Supplementary Material: Numerical Simulations of Seismoacoustic Nuisance Patterns from an Induced M 1.8 Earthquake in the Helsinki, Southern Finland, Metropolitan Area

Seismic waves can couple with the atmosphere and generate sound waves. The influence of faulting mechanisms on earthquake sound patterns provides opportunities for earthquake source characterization. Sound radiated from earthquakes can be perceived as disturbing, even at low ground-shaking levels, which can negatively impact the social acceptance of geoengineering applications. Motivated by consistent reports of felt and heard disturbances associated with the weeks-long stimulation of a 6-km-deep geothermal system in 2018 below the Otaniemi district of Espoo, Helsinki, we conduct fully coupled 3D numerical simulations of wave propagation in the solid Earth and the atmosphere. We assess the sensitivity of the ground shaking and audible noise distributions to the source geometry of the induced earthquakes based on the properties of the largest local magnitude ML 1.8 event.
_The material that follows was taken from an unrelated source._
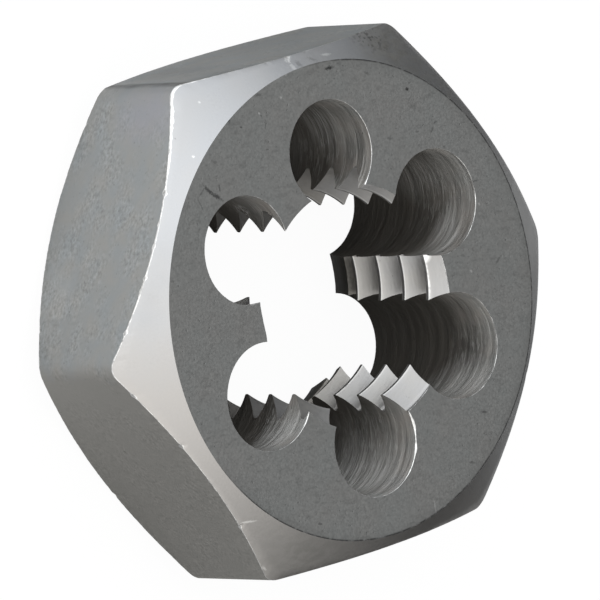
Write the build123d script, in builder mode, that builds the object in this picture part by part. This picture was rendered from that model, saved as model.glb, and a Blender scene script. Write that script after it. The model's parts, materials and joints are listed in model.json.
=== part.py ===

Utilizing recent computational advances and the open-source software SeisSol, we model seismoacoustic frequencies up to 25 Hz, thereby reaching the lower limit of the audible sound frequency range. We present synthetic distributions of shaking and audible sounds at the 50–100 m scale across a 12 km × 12 km area and discuss implications for better under- standing seismic nuisances in metropolitan regions. In five 3D coupled elastic–acoustic scenario simulations that include data on topography and subsurface structure, we analyze the ground velocity and pressure levels of earthquake-generated seismic and acoustic waves. We show that S waves generate the strongest sound disturbance with sound pressure levels ≤ 0.04 Pa. We use statistical analysis to compare our noise distributions with commonly used empirical relationships. We find that our 3D synthetic amplitudes are generally smaller than the empirical predictions and that the interaction of the source mechanism-specific radiation pattern and topography can lead to significant nonlinear effects. Our study highlights the complexity and information content of spatially variable audible effects associated with small induced earthquakes on local scales.